Prompt: Your task is to give the data again, exactly, with every line intact.

_____

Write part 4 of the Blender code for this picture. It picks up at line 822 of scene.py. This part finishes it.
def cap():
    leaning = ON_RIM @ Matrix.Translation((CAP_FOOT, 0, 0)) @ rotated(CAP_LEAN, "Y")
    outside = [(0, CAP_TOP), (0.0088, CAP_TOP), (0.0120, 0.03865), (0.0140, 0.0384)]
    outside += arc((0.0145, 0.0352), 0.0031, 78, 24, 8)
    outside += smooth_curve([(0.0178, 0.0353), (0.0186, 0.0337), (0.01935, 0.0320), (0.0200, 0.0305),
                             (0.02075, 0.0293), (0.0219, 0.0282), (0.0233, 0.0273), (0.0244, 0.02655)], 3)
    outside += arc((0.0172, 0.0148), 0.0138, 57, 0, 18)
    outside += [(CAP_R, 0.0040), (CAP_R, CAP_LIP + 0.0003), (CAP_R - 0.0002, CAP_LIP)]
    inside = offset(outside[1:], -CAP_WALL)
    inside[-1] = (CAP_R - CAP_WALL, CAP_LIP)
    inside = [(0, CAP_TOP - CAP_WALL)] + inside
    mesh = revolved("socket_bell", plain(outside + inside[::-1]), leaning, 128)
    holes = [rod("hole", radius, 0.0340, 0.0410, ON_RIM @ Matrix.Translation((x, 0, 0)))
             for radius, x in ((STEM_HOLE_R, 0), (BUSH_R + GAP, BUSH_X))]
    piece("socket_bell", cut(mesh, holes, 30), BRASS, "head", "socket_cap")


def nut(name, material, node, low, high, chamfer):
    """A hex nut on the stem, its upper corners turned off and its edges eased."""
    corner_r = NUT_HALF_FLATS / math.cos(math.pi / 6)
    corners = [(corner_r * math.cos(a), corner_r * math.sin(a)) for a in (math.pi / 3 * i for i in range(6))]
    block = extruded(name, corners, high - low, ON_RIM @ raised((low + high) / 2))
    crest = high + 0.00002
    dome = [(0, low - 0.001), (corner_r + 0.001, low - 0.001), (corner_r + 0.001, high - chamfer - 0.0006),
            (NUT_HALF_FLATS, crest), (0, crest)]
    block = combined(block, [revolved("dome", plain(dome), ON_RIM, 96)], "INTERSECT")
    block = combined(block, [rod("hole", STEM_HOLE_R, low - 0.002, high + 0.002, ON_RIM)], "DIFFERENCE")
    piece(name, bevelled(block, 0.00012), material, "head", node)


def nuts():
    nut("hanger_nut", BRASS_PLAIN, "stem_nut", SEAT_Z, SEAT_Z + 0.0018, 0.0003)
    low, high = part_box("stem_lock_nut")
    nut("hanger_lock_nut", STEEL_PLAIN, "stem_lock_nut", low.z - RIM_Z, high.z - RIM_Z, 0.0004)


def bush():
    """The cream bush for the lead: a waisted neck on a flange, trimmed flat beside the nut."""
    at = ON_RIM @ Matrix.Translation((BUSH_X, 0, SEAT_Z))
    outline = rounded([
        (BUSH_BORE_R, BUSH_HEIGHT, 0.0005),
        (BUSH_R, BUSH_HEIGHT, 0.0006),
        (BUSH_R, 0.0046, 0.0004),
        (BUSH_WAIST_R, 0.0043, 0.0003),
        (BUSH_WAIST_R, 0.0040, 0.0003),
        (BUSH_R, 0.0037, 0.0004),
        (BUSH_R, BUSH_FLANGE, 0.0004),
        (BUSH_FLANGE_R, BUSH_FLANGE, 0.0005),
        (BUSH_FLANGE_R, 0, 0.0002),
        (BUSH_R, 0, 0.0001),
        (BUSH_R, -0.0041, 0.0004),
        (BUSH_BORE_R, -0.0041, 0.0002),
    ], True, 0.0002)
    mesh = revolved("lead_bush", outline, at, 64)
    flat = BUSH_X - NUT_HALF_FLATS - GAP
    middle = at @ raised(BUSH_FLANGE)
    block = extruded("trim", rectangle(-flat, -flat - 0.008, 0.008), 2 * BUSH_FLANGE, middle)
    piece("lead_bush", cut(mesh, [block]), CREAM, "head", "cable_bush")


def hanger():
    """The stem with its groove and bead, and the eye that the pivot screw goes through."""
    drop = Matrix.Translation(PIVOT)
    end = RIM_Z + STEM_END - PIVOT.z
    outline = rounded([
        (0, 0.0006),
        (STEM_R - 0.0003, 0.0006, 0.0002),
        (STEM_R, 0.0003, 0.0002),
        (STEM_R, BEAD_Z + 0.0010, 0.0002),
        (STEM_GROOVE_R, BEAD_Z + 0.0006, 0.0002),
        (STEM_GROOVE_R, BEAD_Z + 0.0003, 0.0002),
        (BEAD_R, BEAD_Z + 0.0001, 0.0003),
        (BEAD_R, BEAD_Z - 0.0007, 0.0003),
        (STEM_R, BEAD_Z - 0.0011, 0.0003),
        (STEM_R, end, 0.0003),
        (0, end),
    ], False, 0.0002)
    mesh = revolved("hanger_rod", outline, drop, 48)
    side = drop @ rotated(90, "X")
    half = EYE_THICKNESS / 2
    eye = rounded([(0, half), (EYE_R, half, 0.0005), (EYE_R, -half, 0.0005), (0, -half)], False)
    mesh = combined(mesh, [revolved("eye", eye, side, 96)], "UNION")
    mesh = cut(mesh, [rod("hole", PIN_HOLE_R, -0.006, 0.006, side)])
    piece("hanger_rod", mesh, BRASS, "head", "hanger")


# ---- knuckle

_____

Solved exercise:
Write part 4 of the Blender code for this picture. It picks up at line 822 of scene.py. This part finishes it.
def cap():
    leaning = ON_RIM @ Matrix.Translation((CAP_FOOT, 0, 0)) @ rotated(CAP_LEAN, "Y")
    outside = [(0, CAP_TOP), (0.0088, CAP_TOP), (0.0120, 0.03865), (0.0140, 0.0384)]
    outside += arc((0.0145, 0.0352), 0.0031, 78, 24, 8)
    outside += smooth_curve([(0.0178, 0.0353), (0.0186, 0.0337), (0.01935, 0.0320), (0.0200, 0.0305),
                             (0.02075, 0.0293), (0.0219, 0.0282), (0.0233, 0.0273), (0.0244, 0.02655)], 3)
    outside += arc((0.0172, 0.0148), 0.0138, 57, 0, 18)
    outside += [(CAP_R, 0.0040), (CAP_R, CAP_LIP + 0.0003), (CAP_R - 0.0002, CAP_LIP)]
    inside = offset(outside[1:], -CAP_WALL)
    inside[-1] = (CAP_R - CAP_WALL, CAP_LIP)
    inside = [(0, CAP_TOP - CAP_WALL)] + inside
    mesh = revolved("socket_bell", plain(outside + inside[::-1]), leaning, 128)
    holes = [rod("hole", radius, 0.0340, 0.0410, ON_RIM @ Matrix.Translation((x, 0, 0)))
             for radius, x in ((STEM_HOLE_R, 0), (BUSH_R + GAP, BUSH_X))]
    piece("socket_bell", cut(mesh, holes, 30), BRASS, "head", "socket_cap")


def nut(name, material, node, low, high, chamfer):
    """A hex nut on the stem, its upper corners turned off and its edges eased."""
    corner_r = NUT_HALF_FLATS / math.cos(math.pi / 6)
    corners = [(corner_r * math.cos(a), corner_r * math.sin(a)) for a in (math.pi / 3 * i for i in range(6))]
    block = extruded(name, corners, high - low, ON_RIM @ raised((low + high) / 2))
    crest = high + 0.00002
    dome = [(0, low - 0.001), (corner_r + 0.001, low - 0.001), (corner_r + 0.001, high - chamfer - 0.0006),
            (NUT_HALF_FLATS, crest), (0, crest)]
    block = combined(block, [revolved("dome", plain(dome), ON_RIM, 96)], "INTERSECT")
    block = combined(block, [rod("hole", STEM_HOLE_R, low - 0.002, high + 0.002, ON_RIM)], "DIFFERENCE")
    piece(name, bevelled(block, 0.00012), material, "head", node)


def nuts():
    nut("hanger_nut", BRASS_PLAIN, "stem_nut", SEAT_Z, SEAT_Z + 0.0018, 0.0003)
    low, high = part_box("stem_lock_nut")
    nut("hanger_lock_nut", STEEL_PLAIN, "stem_lock_nut", low.z - RIM_Z, high.z - RIM_Z, 0.0004)


def bush():
    """The cream bush for the lead: a waisted neck on a flange, trimmed flat beside the nut."""
    at = ON_RIM @ Matrix.Translation((BUSH_X, 0, SEAT_Z))
    outline = rounded([
        (BUSH_BORE_R, BUSH_HEIGHT, 0.0005),
        (BUSH_R, BUSH_HEIGHT, 0.0006),
        (BUSH_R, 0.0046, 0.0004),
        (BUSH_WAIST_R, 0.0043, 0.0003),
        (BUSH_WAIST_R, 0.0040, 0.0003),
        (BUSH_R, 0.0037, 0.0004),
        (BUSH_R, BUSH_FLANGE, 0.0004),
        (BUSH_FLANGE_R, BUSH_FLANGE, 0.0005),
        (BUSH_FLANGE_R, 0, 0.0002),
        (BUSH_R, 0, 0.0001),
        (BUSH_R, -0.0041, 0.0004),
        (BUSH_BORE_R, -0.0041, 0.0002),
    ], True, 0.0002)
    mesh = revolved("lead_bush", outline, at, 64)
    flat = BUSH_X - NUT_HALF_FLATS - GAP
    middle = at @ raised(BUSH_FLANGE)
    block = extruded("trim", rectangle(-flat, -flat - 0.008, 0.008), 2 * BUSH_FLANGE, middle)
    piece("lead_bush", cut(mesh, [block]), CREAM, "head", "cable_bush")


def hanger():
    """The stem with its groove and bead, and the eye that the pivot screw goes through."""
    drop = Matrix.Translation(PIVOT)
    end = RIM_Z + STEM_END - PIVOT.z
    outline = rounded([
        (0, 0.0006),
        (STEM_R - 0.0003, 0.0006, 0.0002),
        (STEM_R, 0.0003, 0.0002),
        (STEM_R, BEAD_Z + 0.0010, 0.0002),
        (STEM_GROOVE_R, BEAD_Z + 0.0006, 0.0002),
        (STEM_GROOVE_R, BEAD_Z + 0.0003, 0.0002),
        (BEAD_R, BEAD_Z + 0.0001, 0.0003),
        (BEAD_R, BEAD_Z - 0.0007, 0.0003),
        (STEM_R, BEAD_Z - 0.0011, 0.0003),
        (STEM_R, end, 0.0003),
        (0, end),
    ], False, 0.0002)
    mesh = revolved("hanger_rod", outline, drop, 48)
    side = drop @ rotated(90, "X")
    half = EYE_THICKNESS / 2
    eye = rounded([(0, half), (EYE_R, half, 0.0005), (EYE_R, -half, 0.0005), (0, -half)], False)
    mesh = combined(mesh, [revolved("eye", eye, side, 96)], "UNION")
    mesh = cut(mesh, [rod("hole", PIN_HOLE_R, -0.006, 0.006, side)])
    piece("hanger_rod", mesh, BRASS, "head", "hanger")


# ---- knuckle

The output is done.